**WRITTEN PROBLEM:** Write the material out again in full, exactly.

**INFORMATION SHOWN:**
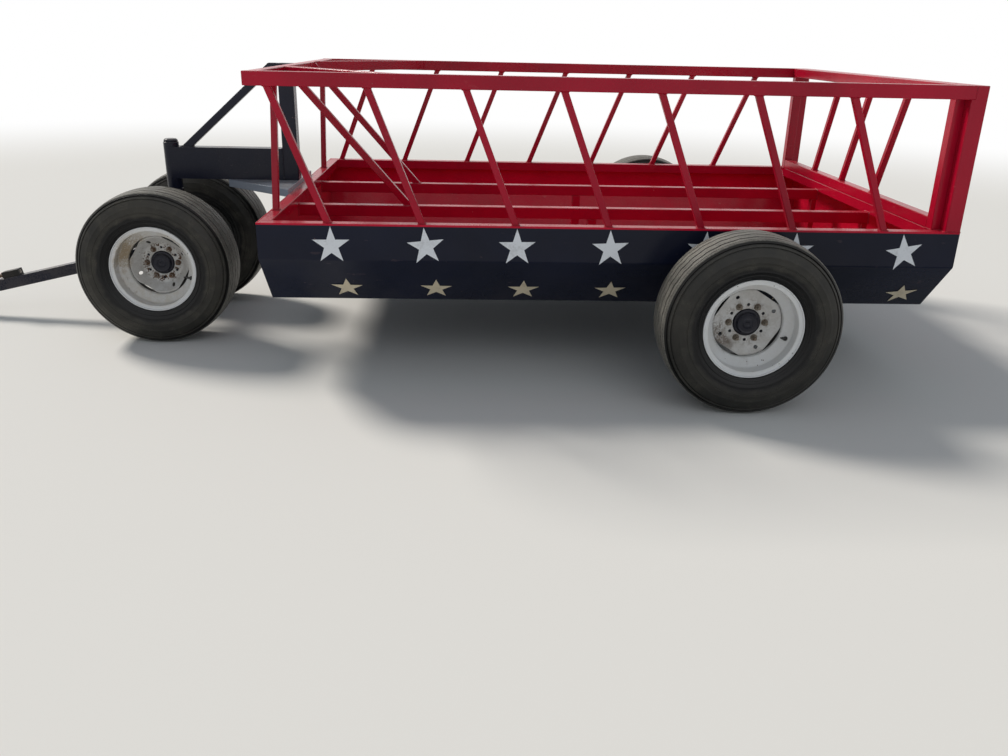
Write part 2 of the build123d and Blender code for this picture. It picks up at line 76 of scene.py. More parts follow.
WHITE: Colour = (1.0, 1.0, 1.0)
X, Y, Z = 0, 1, 2
LOW, HIGH = 0, 1
LAP = 6.28  # a full turn in radians, for random turns
MERGE = 1e-5  # metres within which a CAD mesh's points are joined
SEAM = 1e-6  # metres within which a turned surface's points are joined
FLAT_TURN = 0.5  # degrees below which two CAD faces are one flat
EDGE_TURN, FOLD_TURN, ANY_TURN = 25, 60, 360  # degrees at a sharp edge, a fold and any edge
CORNER_SHARE = 0.45  # the most of a profile's edge that one rounded corner takes


class Slot(Enum):
    """The record's material slots."""

    NAVY = "navy_paint"
    RED = "red_paint"
    STEEL = "steel"
    BLACK = "black_paint"
    TYRE = "tyre_rubber"
    RIM = "white_rims"
    HUB = "hub_paint"


class Corner(Enum):
    """The wheel corners: the name that the nodes spell, and the sign of Y."""

    FRONT_LEFT = ("front_left", 1)
    FRONT_RIGHT = ("front_right", -1)
    REAR_LEFT = ("rear_left", 1)
    REAR_RIGHT = ("rear_right", -1)

    def __init__(self, label: str, side: int) -> None:
        """Keeps the corner's name and its sign of Y."""
        self.label = label
        self.side = side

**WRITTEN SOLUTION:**
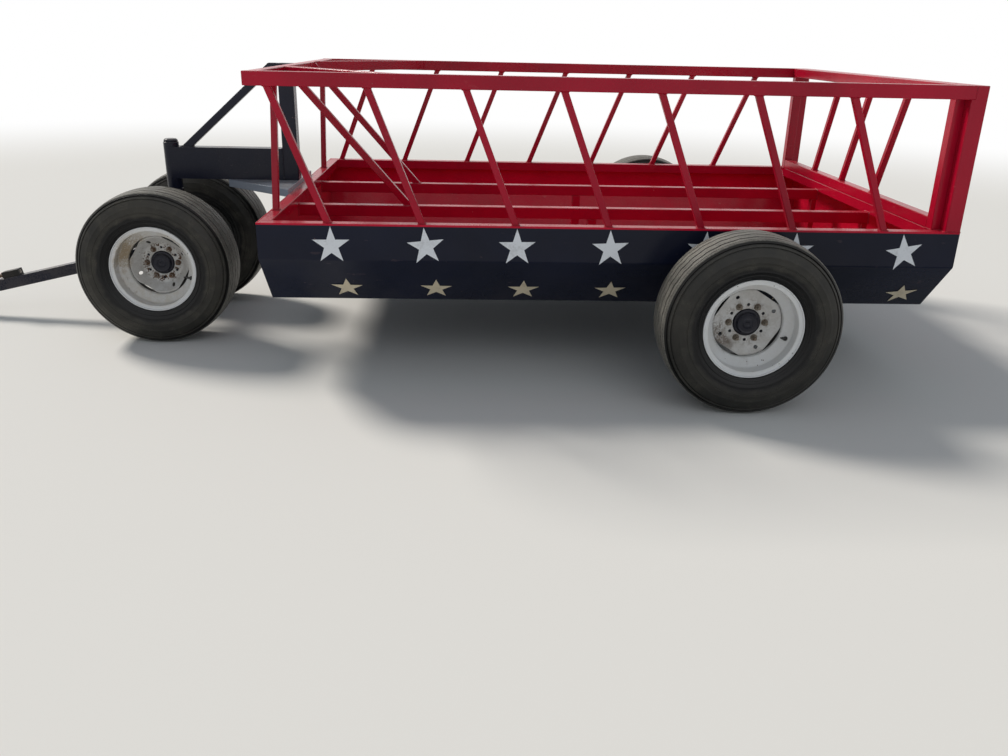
Write part 2 of the build123d and Blender code for this picture. It picks up at line 76 of scene.py. More parts follow.
WHITE: Colour = (1.0, 1.0, 1.0)
X, Y, Z = 0, 1, 2
LOW, HIGH = 0, 1
LAP = 6.28  # a full turn in radians, for random turns
MERGE = 1e-5  # metres within which a CAD mesh's points are joined
SEAM = 1e-6  # metres within which a turned surface's points are joined
FLAT_TURN = 0.5  # degrees below which two CAD faces are one flat
EDGE_TURN, FOLD_TURN, ANY_TURN = 25, 60, 360  # degrees at a sharp edge, a fold and any edge
CORNER_SHARE = 0.45  # the most of a profile's edge that one rounded corner takes


class Slot(Enum):
    """The record's material slots."""

    NAVY = "navy_paint"
    RED = "red_paint"
    STEEL = "steel"
    BLACK = "black_paint"
    TYRE = "tyre_rubber"
    RIM = "white_rims"
    HUB = "hub_paint"


class Corner(Enum):
    """The wheel corners: the name that the nodes spell, and the sign of Y."""

    FRONT_LEFT = ("front_left", 1)
    FRONT_RIGHT = ("front_right", -1)
    REAR_LEFT = ("rear_left", 1)
    REAR_RIGHT = ("rear_right", -1)

    def __init__(self, label: str, side: int) -> None:
        """Keeps the corner's name and its sign of Y."""
        self.label = label
        self.side = side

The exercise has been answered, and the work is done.